Wednesday, May 11, 2011

Week 2 - Response 1

ORIGINAL POST – Josh Tolar:

I keep thinking about the current situation about my job and how it happened so fast. While I was hastily updating my resume to look for a new job to cure my unhappiness with my current one, an opportunity came out from no where and basically slapped me in the face. I’m now in a new position with the same company, but I don’t know for how long. I have this hidden fear that one day this position will be over and I will have to go back where I used to work and fall into an unhappy lifestyle again where my expertise is nothing but a title on a sheet of paper. It is here that I have enclosed myself into a box and never stopped to think about the opportunity I have right now and how it might actually affect my future; An opportunity to seize the moment.

By reading the first 4 chapters of “Art of Possibility”, I realized the potentials I have as well as the weaknesses I have had and still have. When thinking about giving an A to someone, it somehow calms my nerves from expecting too much and allows me to focus on how to contribute to someone else’s life or a project. This IS a realization, but NOT THE END of realizations. While giving an A to someone might make it easier for two people to work together in a more harmonious fashion, there is still the realization of giving yourself an A. For so many years I have been controlled by a never-ending urge to please everyone. It has caused me to go above and beyond to the extent that my body shuts down and causes many problems like stress or an occasional illness. This is from my past of always having to live up to an A or suffer the consequences or living up to the expectations of a parent and it never stopped. It never stopped because I never allowed it to stop. I have always given in to the persistent calculations and measurements in my head. I have always been afraid that if I don’t do the best possible work then I would fail or cause someone to feel disappointed. I have always been in the realm of self-doubt despite of what others say. This is just like what Ben Zander was describing about his students and how giving an A would open up the possibilities of being creative and not focusing on the measurements in their head. If I give myself an A first, then I feel I can start handing out A’s to other people and I can then start a successful domino effect of contribution.

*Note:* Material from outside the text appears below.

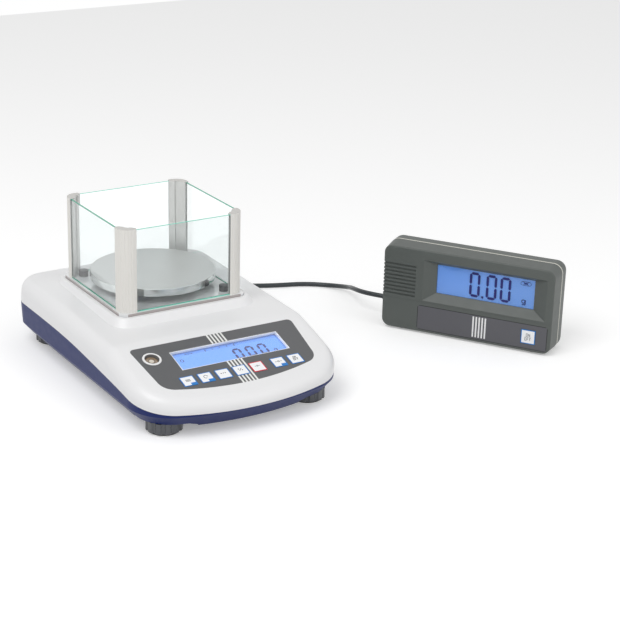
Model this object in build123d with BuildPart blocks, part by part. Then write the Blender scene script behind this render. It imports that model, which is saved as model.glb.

Life is constantly changing and the past year at Full Sail has not only given me strength and trust in myself, but has shown me that when you work with others and recognize their contributions as well as your own, amazing things start to happen. I have always been told, “If you put your mind to it, anything can happen”. This is so true in so many ways, but you have to first realize that if you give in to self-doubt and the measurements that we are so conditioned with, you start to focus on the negative instead of the positive. You become enclosed in a box. I think that by realizing our contributions and the contributions of other people, we can start to open the lid of the box and slowly come out.

MY RESPONSE:

Josh, your post was really deep. It seems like your life really opened up as a result of the reading, which is really quite powerful. I feel like I have a better idea of who you are and where you’ve come from after reading this post and also understand more about where your drive to perfection comes from. As you insinuated, perfection comes with a cost and sometimes that cost is health or stress. I suffer too from perfectionism but recently have been able to allow myself to be freed from it in situations where the end result was not critical (although I still struggle with it). I’m very excited for you and your new position as well and hope that it is just the beginning. But as you said, with a different view on the work and the people you’re working with, the old job may be “new” already.